## Task statement
Find each line with the string "piece" and copy it.

## Data
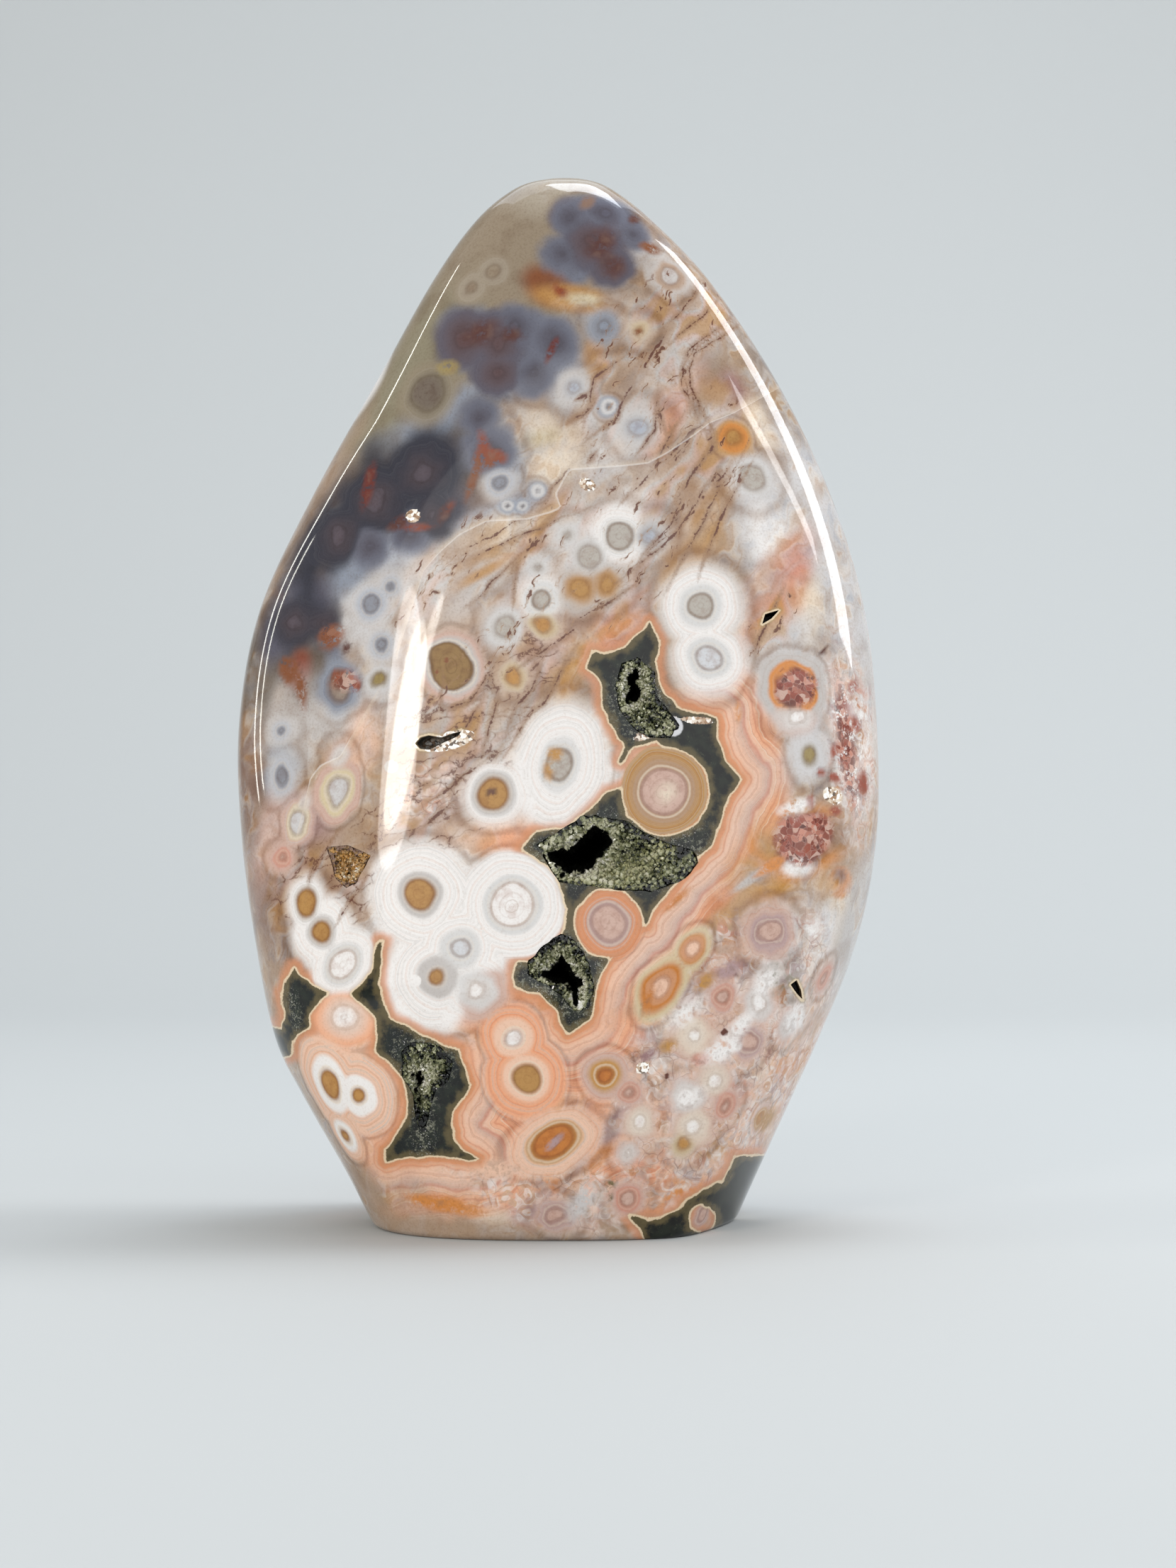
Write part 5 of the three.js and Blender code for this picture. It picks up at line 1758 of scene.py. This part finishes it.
def veins_and_lines(paint, here):
    """Bold brown veins, faint wavy ones along one slant, short dashes, the pale line, and the slits with
    painted shade inside their mouths.
    """
    bold = here.width - here.side.absolute() + (here.fine - 0.5) * 0.45 + (here.middling - 0.5) * 0.7
    paint = paint.mix(bold.step(-0.9, 0.0, 0.7) * here.streak.step(0.34, 0.52), "dun")
    paint = paint.mix(bold.step(-0.1, 0.08, 0.9), "vein")
    bent_little = here.place.pushed(2.2, 0.5, 2)
    field = bent_little.turned(57, (0.2, 1.0, 1.15)).noise(1, 3, 0.6) + (here.broad - 0.5) * 0.16
    paint = paint.mix(field.step(0.55, 0.65, 0.5) * here.veins, "tan")
    paint = paint.mix(field.step(0.61, 0.67, 0.5) * here.veins.step(0.1, 0.5), "dun")
    paint = paint.mix(field.step(0.65, 0.675, 0.85) * here.veins.step(0.1, 0.5), "vein")
    scales = bent_little.turned(20, (0.2, 0.6, 0.66)).cell_edge(0.8)
    scales = scales + (here.fine - 0.5) * 0.12 + (here.milk - 0.5) * 0.25 - (here.middling - 0.5) * 0.25
    bare = here.dashes.step(0.1, 0.6) * here.outer.step(-0.5, 0.6)
    paint = paint.mix(scales.step(0.12, 0.02, 0.35) * bare, "dun")
    paint = paint.mix(scales.step(0.03, 0.01, 0.7) * bare * here.fine.step(0.4, 0.5), "vein")
    line_side, line_width, _ = stored(here.place, "crack").parts()
    line_core = line_width - line_side.absolute() + 0.02
    paint = paint.mix(line_core.step(-0.08, 0.04, 0.4), "white")
    beside = line_side.step(0.9, 0.0) * line_side.step(-0.02, 0.02) * line_width.step(-0.8, -0.3)
    paint = paint.mix(beside * 0.3, "cream")
    slit = here.slit + (here.fine - 0.5) * 0.3
    paint = paint.mix(slit.step(0.6, 0.3, 0.4), "olive_gold")
    paint = paint.mix(slit.step(0.32, 0.15, 0.9) * slit.step(-0.2, -0.05), "rim")
    # Painted shade: inside a slit's mouth the colour turns to dark taupe.
    return paint.mix(slit.step(-0.1, -0.4, 0.9), "shaded_taupe")


def green_windows(paint, here):
    """Halo, rim and inside of the windows, then glitter and small marks."""
    edge = here.window + (here.fine - 0.5) * 0.3
    halo = (edge + here.waver).step(2.0, 0.6, 0.75) * here.outer.step(-1.0, 0.2)
    paint = paint.mix(halo, "deep_salmon")
    paint = paint.mix((edge + here.waver).step(0.9, 0.3, 0.35), "tan")
    paint = paint.mix(edge.step(0.42, 0.24, 0.9), "rim")
    inside = here.middling.step(0.38, 0.62).ramp((0.0, "dark_green"), (1.0, "green"))
    inside = inside.mix(here.broad.step(0.5, 0.62, 0.6), "teal")
    inside = inside.mix((edge + (here.middling - 0.5) * 2).step(-1.1, -0.1, 0.65), "olive")
    flecks = here.place.noise(1.7, 4, 0.8)
    inside = inside.mix((flecks + here.druse * 0.1).step(0.58, 0.7, 0.4), "druse")
    inside = inside.mix(flecks.step(0.53, 0.63, 0.7) * here.druse, "druse_light")
    inside = inside.mix(here.place.noise(5.0, 2, 0.7).step(0.64, 0.7) * here.druse * 0.8, "white")
    paint = paint.mix(edge.step(0.12, 0.0), inside)
    paint = paint.mix((here.sparkle + (here.fine - 0.5) * 0.5).step(0.45, 0.55), here.glitter)
    near_speck = stored(here.place, "speck_colour", "Alpha")
    paint = paint.mix(near_speck.step(0.15, -0.1), stored(here.place, "speck_colour", "Color"))
    return paint.tint(here.fine.step(0.45, 0.8, 0.2), "tan")



def jasper():
    """The polished stone, with unpolished walls in the pockets and slits that are painted darker inwards,
    as shade.
    """
    material, shader, place = new_material("polished_jasper")
    here = stone_fields(place)
    paint = ground_layers(here)
    for layer in (
        agate_bands, broken_orbs, whole_orbs, stains_and_grains, veins_and_lines, green_windows
    ):
        paint = layer(paint, here)
    wall = here.under.step(0.12, 0.35)
    # Painted shade: the walls turn dark green and then near black the deeper they lie in a pocket or slit.
    shaded_wall = paint.mix(here.under.step(0.2, 2.5), "dark_green").mix(here.under.step(2.0, 7.0), "shadow")
    shaded_wall = shaded_wall.mix(here.sparkle * here.fine.step(0.3, 0.6), here.glitter)
    plug(shader, "Base Color", paint.mix(wall, shaded_wall))
    plug(shader, "Roughness", wall * 0.45 + 0.045)
    shader.inputs["IOR"].default_value = 1.47
    return material


def quartz(name, *tones):
    """Small glossy crystals in tones from dark to light, with painted shade darkening them into the pocket
    and painted light where light comes through.
    """
    material, shader, place = new_material(name)
    depth, from_hole, lit = stored(place, "sunk").parts()
    margin = stored(place, "margin").part(0)
    cloud = place.noise(0.5, 3)
    each = place.cell_tint(2.4)
    # Painted shade and painted light: the crystals darken with depth behind the face, and where light
    # comes through the crust they are lifted and mixed towards the glow colour.
    shade = each * 0.5 + from_hole.step(2.6, 0.2, 0.3) + (cloud - 0.5) * 0.8 - depth * 0.05 + lit * 0.25
    shade = shade - (margin + (cloud - 0.5) * 2).step(1.2, 0.0, 0.3)
    paint = shade.ramp(*tones).mix(lit * each.step(0.2, 0.7, 0.7), "glow")
    plug(shader, "Base Color", paint)
    shader.inputs["Roughness"].default_value = 0.12
    shader.inputs["IOR"].default_value = 1.54
    nodes, links = material.node_tree.nodes, material.node_tree.links
    # Painted shade: inside the hole's outline the crystals are a plain near-black diffuse instead of
    # glossy quartz.
    dark = nodes.new("ShaderNodeBsdfDiffuse")
    dark.inputs["Color"].default_value = tone("shadow")
    both = nodes.new("ShaderNodeMixShader")
    links.new(from_hole.step(0.05, -0.2).socket, both.inputs[0])
    links.new(shader.outputs[0], both.inputs[1])
    links.new(dark.outputs[0], both.inputs[2])
    links.new(both.outputs[0], nodes["Material Output"].inputs["Surface"])
    return material


def plain(name, paint, roughness):
    material = bpy.data.materials.new(name)
    material.use_nodes = True
    shader = material.node_tree.nodes["Principled BSDF"]
    shader.inputs["Base Color"].default_value = (*paint, 1)
    shader.inputs["Roughness"].default_value = roughness
    return material


# The set


def make_camera():
    data = bpy.data.cameras.new("camera")
    data.sensor_width = SENSOR
    data.lens = SENSOR * -CAMERA.y / FRAME_HEIGHT
    data.clip_start = 0.01
    camera = new_object("camera", data)
    camera.location = CAMERA * MM
    camera.rotation_euler = (math.pi / 2, 0, 0)
    scene.camera = camera


def make_floor(material):
    """A floor that sweeps up behind the stone into a plain wall."""
    width, front, back, rise, bend = 2200, -1500, 820, 1800, 420
    profile = [(front, 0), (back - bend, 0)]
    profile += [
        (back - bend + bend * math.sin(a), bend - bend * math.cos(a))
        for a in np.radians(np.arange(5, 90, 5))
    ]
    profile += [(back, bend), (back, rise)]
    vertices = [(x * MM, y * MM, z * MM) for y, z in profile for x in (-width, width)]
    faces = [(2 * i, 2 * i + 1, 2 * i + 3, 2 * i + 2) for i in range(len(profile) - 1)]
    mesh = bpy.data.meshes.new("floor")
    mesh.from_pydata(vertices, [], faces)
    mesh.polygons.foreach_set("use_smooth", [True] * len(mesh.polygons))
    mesh.materials.append(material)
    floor = new_object("floor", mesh)


def toward(azimuth, elevation):
    """Where a lamp stands, by its angle from straight behind the stone and its height in degrees."""
    a, e = math.radians(azimuth), math.radians(elevation)
    across = Vector((math.sin(a) * math.cos(e), math.cos(a) * math.cos(e), math.sin(e)))
    return MIDDLE + LAMP_DISTANCE * across


def make_lamp(name, low, high, width, watts, tint=(1, 1, 1), shape="RECTANGLE"):
    """A flat lamp that runs from one direction to another and faces the stone."""
    low, high = toward(*low), toward(*high)
    data = bpy.data.lights.new(name, "AREA")
    data.shape = shape
    data.size, data.size_y = width * MM, (high - low).length * MM
    data.energy = watts
    data.color = tint
    lamp = new_object(name, data)
    place = (low + high) / 2
    lamp.location = place * MM
    back = (place - MIDDLE).normalized()
    up = (high - low).normalized()
    side = up.cross(back).normalized()
    turn = Matrix((side, back.cross(side), back)).transposed()
    lamp.rotation_euler = turn.to_euler()


def make_world(tint, strength):
    world = bpy.data.worlds.new("soft light")
    world.use_nodes = True
    background = world.node_tree.nodes["Background"]
    background.inputs["Color"].default_value = (*tint, 1)
    background.inputs["Strength"].default_value = strength
    scene.world = world


make_camera()
make_floor(plain("pale_floor", FLOOR_PAINT, FLOOR_ROUGHNESS))
make_world(SKY_TINT, SKY_STRENGTH)
for lamp in LAMPS:
    make_lamp(*lamp)

stone = polished_body()
bpy.context.view_layer.update()
uncut = BVHTree.FromObject(stone, bpy.context.evaluated_depsgraph_get())
cut_pockets(stone, uncut)
paint_pattern(stone.data)
stone.data.materials.clear()
stone.data.materials.append(jasper())
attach(stone, "root")
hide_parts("stone")

materials = {slot: quartz(slot, *tones) for slot, tones in QUARTZ_TONES.items()}
points_tree = quartz_points()
for seed, name in enumerate(POCKETS):
    piece, face = crust(name, uncut, seed)
    slot = "golden_quartz" if name == "crystals_golden" else "green_quartz"
    grow_quartz(piece, points_tree, POCKETS[name]["crystal"], materials[slot], seed)
    grind_flush(piece)
    store_depth(piece, name, face)
    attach(piece, "root")
    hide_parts(name)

## The result
    piece, face = crust(name, uncut, seed)
    grow_quartz(piece, points_tree, POCKETS[name]["crystal"], materials[slot], seed)
    grind_flush(piece)
    store_depth(piece, name, face)
    attach(piece, "root")